Renewal, reflection, regret

May 2019 – Vol. 38, No. 4

On May 18, 2015, Jenny and I went to my one and only appointment at the University of Washington Weight Loss Management Center. I was 49 years old and felt appreciated, effective, connected, and successful. I had lots of energy and a million friends—but I also felt that I was dying a bit as every day passed. I weighed in at 370 pounds. As the anniversary of this clinic visit passes each year, I think about spring and the essence of renewal. I don’t share this story as a personal triumph. Indeed, in many ways, it is a story of failure. I reflect on this as a lesson learned to share with my fellow physicians.

Albert L. Merati, MD
AAO-HNS/F President

Strangely, while I was sitting in that waiting room that day, I pondered my reasons for being there. I reflected on all of the times I asked medical students to think of that patient who shows up in clinic with a massive basal cell carcinoma eroding their facial structures. Students always came up with a pretty good list of reasons that a given patient might have delayed care: access, insurance, misinformation, denial, other aspects of mental illness, fear, and improper diagnosis, among many others. That someone would wait so long to seek care never amazed or surprised me; what was more curious to me was what triggered the first appointment and what was going through the patient’s mind that day when they sought care.

Dr. Merati with his family.

In my case, I had plenty of information, all of the access, and, as far as I know, was relatively sound of mind. What triggered my visit that day? It wasn’t a chest pain scare (I had one two years before then) or tearful pondering of future weddings missed and grandchildren never seen. It wasn’t the fear of being forgotten or leaving things unfinished. For me, it was the simple realization that being unhealthy— dying prematurely or becoming permanently disabled— would limit my capacity as a provider for my family. This narrow view of myself as a provider was what ultimately motivated me toward change.

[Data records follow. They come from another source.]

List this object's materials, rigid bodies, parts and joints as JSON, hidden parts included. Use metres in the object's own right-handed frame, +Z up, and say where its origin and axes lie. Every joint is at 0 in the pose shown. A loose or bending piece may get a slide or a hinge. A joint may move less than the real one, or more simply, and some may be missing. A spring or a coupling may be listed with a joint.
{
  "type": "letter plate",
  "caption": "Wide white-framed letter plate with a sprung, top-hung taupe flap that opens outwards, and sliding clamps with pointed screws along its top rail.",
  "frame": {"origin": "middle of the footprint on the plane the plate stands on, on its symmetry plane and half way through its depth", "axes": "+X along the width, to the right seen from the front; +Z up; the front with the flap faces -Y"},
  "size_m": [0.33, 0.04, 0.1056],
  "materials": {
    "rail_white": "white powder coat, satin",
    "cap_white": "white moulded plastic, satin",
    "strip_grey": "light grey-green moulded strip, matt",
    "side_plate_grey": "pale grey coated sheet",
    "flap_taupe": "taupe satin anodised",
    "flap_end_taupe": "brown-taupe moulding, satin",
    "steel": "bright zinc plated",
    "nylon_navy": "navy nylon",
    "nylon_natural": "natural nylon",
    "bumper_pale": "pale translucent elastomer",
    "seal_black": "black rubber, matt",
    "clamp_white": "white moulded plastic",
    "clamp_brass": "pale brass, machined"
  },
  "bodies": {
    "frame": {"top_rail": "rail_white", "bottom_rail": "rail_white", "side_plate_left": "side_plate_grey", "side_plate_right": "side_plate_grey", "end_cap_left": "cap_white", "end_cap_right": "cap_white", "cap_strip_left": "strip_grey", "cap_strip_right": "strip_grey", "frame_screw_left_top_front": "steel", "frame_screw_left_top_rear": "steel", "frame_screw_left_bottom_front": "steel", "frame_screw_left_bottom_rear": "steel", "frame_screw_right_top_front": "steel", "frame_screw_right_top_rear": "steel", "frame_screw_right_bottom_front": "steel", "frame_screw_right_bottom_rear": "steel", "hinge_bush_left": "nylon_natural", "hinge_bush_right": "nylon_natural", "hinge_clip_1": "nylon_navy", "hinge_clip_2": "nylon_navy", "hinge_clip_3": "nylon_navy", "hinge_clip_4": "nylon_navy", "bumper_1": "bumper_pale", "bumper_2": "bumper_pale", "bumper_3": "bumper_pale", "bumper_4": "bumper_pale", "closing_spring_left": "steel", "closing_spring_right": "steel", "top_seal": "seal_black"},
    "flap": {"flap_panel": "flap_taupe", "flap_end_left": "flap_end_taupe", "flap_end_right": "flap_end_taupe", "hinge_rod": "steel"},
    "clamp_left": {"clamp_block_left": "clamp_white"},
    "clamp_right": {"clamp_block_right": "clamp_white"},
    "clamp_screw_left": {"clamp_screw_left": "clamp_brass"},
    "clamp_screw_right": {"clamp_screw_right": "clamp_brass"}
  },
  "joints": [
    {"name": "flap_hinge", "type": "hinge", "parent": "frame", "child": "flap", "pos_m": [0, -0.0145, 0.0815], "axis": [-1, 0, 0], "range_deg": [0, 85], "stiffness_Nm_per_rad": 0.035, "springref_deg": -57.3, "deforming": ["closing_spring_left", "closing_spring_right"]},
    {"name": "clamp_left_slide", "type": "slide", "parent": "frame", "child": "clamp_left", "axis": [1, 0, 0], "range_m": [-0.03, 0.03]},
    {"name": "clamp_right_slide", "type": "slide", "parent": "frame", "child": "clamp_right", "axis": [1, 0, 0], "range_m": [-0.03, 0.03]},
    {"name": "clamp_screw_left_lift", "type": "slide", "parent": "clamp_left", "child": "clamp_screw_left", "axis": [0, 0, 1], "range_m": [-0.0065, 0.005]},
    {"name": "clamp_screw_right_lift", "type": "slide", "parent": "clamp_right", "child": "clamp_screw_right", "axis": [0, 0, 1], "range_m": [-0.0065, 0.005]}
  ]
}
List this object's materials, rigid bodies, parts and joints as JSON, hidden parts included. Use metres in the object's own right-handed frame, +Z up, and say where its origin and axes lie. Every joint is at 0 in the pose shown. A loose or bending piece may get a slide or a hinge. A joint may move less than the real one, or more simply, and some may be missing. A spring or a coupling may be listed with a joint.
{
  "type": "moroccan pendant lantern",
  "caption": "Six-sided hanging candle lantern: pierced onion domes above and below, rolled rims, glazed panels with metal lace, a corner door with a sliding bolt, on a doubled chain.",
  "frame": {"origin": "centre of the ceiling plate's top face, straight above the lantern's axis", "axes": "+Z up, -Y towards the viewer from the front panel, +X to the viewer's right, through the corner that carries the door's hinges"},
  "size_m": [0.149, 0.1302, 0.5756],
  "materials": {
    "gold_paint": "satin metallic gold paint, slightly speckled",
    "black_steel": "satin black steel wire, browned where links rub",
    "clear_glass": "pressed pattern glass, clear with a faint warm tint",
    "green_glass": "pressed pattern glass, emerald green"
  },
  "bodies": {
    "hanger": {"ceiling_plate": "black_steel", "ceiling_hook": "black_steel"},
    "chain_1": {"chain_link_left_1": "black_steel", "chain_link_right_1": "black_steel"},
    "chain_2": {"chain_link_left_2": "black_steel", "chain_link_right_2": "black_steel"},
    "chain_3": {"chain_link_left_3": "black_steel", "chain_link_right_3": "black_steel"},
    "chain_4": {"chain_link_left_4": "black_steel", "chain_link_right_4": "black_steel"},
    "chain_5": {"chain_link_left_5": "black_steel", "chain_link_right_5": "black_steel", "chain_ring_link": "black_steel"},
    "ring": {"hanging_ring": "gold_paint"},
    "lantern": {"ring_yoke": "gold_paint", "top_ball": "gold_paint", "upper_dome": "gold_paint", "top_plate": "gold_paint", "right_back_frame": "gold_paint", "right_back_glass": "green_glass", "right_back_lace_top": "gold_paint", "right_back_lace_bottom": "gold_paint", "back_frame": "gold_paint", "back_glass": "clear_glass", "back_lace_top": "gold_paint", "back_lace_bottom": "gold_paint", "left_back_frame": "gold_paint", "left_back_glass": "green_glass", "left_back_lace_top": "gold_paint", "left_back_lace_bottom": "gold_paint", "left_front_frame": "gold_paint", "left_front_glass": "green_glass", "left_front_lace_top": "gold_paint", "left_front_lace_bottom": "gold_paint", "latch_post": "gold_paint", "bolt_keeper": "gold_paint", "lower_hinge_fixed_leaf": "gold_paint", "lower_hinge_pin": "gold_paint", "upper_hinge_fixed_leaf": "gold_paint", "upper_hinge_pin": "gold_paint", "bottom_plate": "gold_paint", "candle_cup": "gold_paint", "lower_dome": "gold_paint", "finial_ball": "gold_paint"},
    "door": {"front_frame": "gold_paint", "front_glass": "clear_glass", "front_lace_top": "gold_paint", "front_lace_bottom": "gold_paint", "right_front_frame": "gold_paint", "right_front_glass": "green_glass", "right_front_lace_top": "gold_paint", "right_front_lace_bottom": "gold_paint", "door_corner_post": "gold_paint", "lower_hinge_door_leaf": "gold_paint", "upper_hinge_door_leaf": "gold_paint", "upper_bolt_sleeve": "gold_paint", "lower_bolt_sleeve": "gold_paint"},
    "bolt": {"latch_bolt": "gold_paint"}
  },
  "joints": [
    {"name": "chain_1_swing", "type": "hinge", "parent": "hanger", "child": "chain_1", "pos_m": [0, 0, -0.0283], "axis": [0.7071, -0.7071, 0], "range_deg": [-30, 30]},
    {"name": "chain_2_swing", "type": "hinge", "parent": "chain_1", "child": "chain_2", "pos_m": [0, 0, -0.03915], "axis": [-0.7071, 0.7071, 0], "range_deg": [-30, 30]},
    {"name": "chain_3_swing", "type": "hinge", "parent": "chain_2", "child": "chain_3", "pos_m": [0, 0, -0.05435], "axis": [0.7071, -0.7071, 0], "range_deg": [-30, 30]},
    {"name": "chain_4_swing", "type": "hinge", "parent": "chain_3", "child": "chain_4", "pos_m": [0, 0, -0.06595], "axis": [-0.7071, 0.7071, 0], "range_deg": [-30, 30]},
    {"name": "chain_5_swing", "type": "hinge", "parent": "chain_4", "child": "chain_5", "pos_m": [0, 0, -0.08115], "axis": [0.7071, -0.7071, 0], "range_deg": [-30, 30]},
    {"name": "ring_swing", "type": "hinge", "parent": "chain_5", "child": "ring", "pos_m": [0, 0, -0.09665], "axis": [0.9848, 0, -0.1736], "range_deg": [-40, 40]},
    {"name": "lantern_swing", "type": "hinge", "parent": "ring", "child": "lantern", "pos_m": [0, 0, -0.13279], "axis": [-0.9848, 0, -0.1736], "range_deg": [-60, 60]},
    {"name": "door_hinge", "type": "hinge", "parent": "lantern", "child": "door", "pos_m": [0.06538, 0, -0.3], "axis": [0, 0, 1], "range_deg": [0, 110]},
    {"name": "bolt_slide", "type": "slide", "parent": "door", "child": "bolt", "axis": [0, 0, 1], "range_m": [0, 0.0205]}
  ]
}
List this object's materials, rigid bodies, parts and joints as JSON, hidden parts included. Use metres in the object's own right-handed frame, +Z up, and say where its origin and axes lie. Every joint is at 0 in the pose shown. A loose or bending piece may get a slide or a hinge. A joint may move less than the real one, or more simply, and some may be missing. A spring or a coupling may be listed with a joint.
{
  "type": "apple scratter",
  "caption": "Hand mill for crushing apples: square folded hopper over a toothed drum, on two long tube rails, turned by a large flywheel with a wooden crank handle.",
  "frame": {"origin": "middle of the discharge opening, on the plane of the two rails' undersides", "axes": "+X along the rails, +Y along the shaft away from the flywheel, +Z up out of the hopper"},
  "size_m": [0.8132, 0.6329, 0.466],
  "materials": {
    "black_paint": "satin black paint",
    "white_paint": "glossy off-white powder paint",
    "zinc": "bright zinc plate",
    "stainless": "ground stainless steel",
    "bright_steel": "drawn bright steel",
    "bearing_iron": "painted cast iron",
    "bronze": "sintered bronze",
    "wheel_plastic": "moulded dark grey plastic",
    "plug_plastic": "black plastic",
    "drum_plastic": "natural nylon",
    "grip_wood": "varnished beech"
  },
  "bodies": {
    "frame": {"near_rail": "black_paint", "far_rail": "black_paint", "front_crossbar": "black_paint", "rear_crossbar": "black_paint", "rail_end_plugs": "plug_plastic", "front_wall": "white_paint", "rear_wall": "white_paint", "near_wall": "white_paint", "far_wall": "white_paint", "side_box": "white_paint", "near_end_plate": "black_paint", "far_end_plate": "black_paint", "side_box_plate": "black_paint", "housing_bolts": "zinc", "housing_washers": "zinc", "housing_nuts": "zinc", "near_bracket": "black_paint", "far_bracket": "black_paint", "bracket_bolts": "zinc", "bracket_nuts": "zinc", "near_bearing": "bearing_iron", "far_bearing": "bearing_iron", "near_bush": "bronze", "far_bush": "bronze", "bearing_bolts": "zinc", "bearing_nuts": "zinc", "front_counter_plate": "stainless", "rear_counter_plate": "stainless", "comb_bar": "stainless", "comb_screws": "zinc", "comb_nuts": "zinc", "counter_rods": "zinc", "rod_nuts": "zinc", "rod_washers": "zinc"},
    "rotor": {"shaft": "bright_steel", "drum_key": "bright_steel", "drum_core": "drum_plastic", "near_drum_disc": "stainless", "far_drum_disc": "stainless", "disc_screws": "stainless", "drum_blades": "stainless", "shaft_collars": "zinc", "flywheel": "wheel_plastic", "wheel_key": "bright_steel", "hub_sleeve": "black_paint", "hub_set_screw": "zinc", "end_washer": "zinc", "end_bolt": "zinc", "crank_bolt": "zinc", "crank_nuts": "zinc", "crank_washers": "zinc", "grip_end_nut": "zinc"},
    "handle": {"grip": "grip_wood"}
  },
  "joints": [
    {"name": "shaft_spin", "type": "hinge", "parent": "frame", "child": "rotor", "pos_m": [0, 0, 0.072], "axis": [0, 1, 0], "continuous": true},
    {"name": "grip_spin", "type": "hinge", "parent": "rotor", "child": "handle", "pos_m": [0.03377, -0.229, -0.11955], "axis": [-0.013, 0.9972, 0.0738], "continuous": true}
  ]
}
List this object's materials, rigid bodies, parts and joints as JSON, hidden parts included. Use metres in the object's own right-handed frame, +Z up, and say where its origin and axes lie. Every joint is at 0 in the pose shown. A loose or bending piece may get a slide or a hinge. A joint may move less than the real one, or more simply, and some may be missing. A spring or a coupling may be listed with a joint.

Dr. Merati in 2015 before his journey of renewal.

I was self-aware enough to know that I couldn’t refuel in-flight. I spoke with Jenny, my chair (Neal D. Futran, MD, DMD), and my division partners to share my plans and ask for their support. No one put any limitations or expectations on my plan, a luxury of my position that I do not take for granted. I chose to take six weeks off from clinical work (split on either side of July 1 to minimize the impact on any one fellow or fiscal year). During those six weeks, I focused on the simple habits of eating more carefully and going for a two- to three-mile walk every day. That is it—nothing magical. I realize it isn’t the same for everyone, but the lesson for me was that I needed to stop the car and pull over to the side of the road to make changes. I regretted waiting 17 years after completing training to take this time off. I should have done it years before. For those of you pondering a change you’d like to make in your life— habits to break, improvements to make, relationships to nurture—do it now.

For those of you early in your careers: You might find yourself getting away with your unwanted habits for some time. Take care of yourself. Being overweight is a common and visible challenge that many of us face, but it is not the only one. Many of us suffer from lifelong battles that others are not aware of and can’t see from across the room. Whatever you are doing to stay healthy and renewed, keep it up. If you are veering off track, stop and give yourself a chance to change if you can’t do it while the wheels are turning. Those of you to whom your partners and trainees reach out— support them as they work toward the changes they need to make for themselves. Who among us is so critical that they can’t be away from work to allow ourselves to heal and improve? While it may not be easy for any of us, I imagine that some version of renewal and self-improvement is available to all of us.